Energy Efficiency Policies around the World: Review and Evaluation
2.2 Energy Efficiency Indicators
The energy efficiency indicators considered here are designed to monitor changes in energy efficiency and to allow cross-country comparisons of various energy efficiency situations. Two types of indicators are considered for the description of energy efficiency: economic and techno-economic ratios.
Economic ratios, referred to as energy intensities, are defined as ratios between energy consumption, measured in energy units - tonnes of oil equivalent/(toe) - and indicators of economic activity, measured in monetary units at constant prices (gross domestic product (GDP), value added, etc. Intensities are used each time energy efficiency is measured at a high level of aggregation, i.e. at the level of the whole economy or a sector. To make these energy intensities more comparable, they are all converted to purchasing power parities at 1995 prices and parities, unless otherwise specified (see Box 2 below).
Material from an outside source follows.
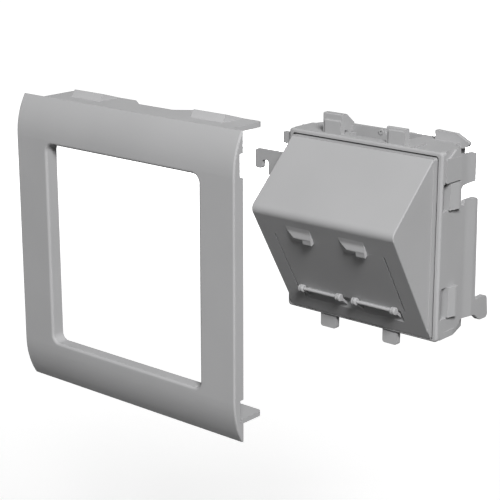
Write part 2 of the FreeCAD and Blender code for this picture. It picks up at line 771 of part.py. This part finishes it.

Techno-economic ratios are calculated at a disaggregated level (by sub-sector or end-use) by relating energy consumption to an indicator of activity measured in physical terms (tonnes of steel, number of passenger-kilometres, etc.) or to a consumption unit (e.g. per vehicle, dwelling, etc.). These techno-economic ratios are called unit consumption.
To allow a meaningful comparison of energy efficiency between countries, these indicators are based on common definitions; in particular with respect to the definition of energy consumption . The indicators calculated in this study are available by country on the WEC web site (www.worldenergy.org).
GDP and value added data for all regions are converted at purchasing power parities to reflect differences in general price levels. Using purchasing power parities rates ("ppp" in short) instead of exchange rates increases the value of GDP in regions with a low cost of living, and therefore decreases their energy intensities (Figure 2.1).
Energy intensities at purchasing power parities are more relevant as they relate the energy consumption to the real level of economic activity. The use of purchasing power parities greatly improves the comparability of energy intensities between regions with different levels of economic development, as it narrows the gap between regions, compared to the use of exchange rates.